→ TASK DETAILS: Set down the listing below verbatim, but only from its first line through the line containing "u, v: places".

+++ MATERIAL PROVIDED

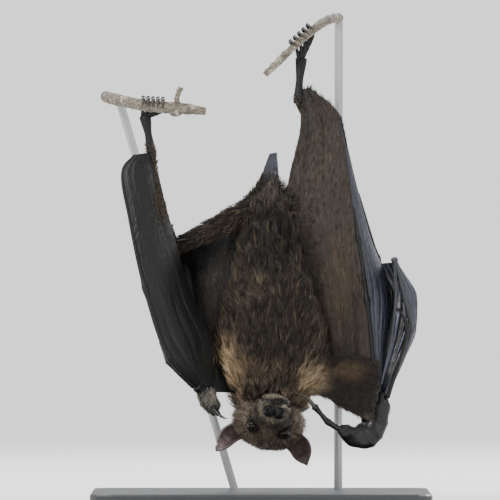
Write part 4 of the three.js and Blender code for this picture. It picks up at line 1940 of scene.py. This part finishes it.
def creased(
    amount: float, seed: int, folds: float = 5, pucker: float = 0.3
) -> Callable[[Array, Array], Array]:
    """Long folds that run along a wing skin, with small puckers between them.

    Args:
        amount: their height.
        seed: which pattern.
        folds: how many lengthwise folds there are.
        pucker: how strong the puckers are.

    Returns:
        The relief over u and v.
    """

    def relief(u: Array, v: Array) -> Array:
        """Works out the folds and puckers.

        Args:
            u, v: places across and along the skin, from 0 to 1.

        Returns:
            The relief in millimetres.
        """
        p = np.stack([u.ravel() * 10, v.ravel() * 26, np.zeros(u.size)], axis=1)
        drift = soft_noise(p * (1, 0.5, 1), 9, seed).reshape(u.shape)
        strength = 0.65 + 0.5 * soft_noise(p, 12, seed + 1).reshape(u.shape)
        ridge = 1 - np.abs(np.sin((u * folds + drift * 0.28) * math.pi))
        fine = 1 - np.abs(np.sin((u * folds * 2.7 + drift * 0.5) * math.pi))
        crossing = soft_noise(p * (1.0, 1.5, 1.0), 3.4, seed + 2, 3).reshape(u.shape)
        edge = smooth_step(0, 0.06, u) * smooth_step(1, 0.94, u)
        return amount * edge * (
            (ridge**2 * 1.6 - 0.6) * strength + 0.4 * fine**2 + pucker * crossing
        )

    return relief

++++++

→ TASK RESULT:
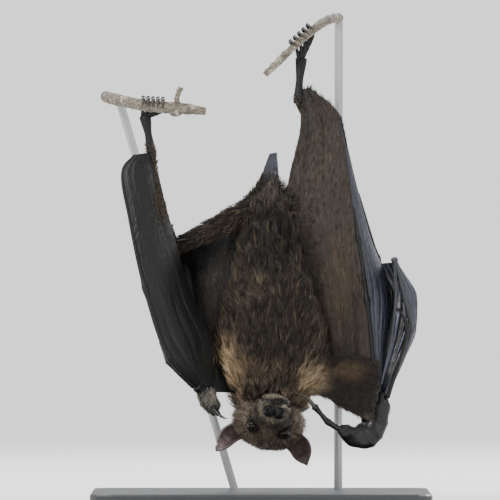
Write part 4 of the three.js and Blender code for this picture. It picks up at line 1940 of scene.py. This part finishes it.
def creased(
    amount: float, seed: int, folds: float = 5, pucker: float = 0.3
) -> Callable[[Array, Array], Array]:
    """Long folds that run along a wing skin, with small puckers between them.

    Args:
        amount: their height.
        seed: which pattern.
        folds: how many lengthwise folds there are.
        pucker: how strong the puckers are.

    Returns:
        The relief over u and v.
    """

    def relief(u: Array, v: Array) -> Array:
        """Works out the folds and puckers.

        Args:
            u, v: places across and along the skin, from 0 to 1.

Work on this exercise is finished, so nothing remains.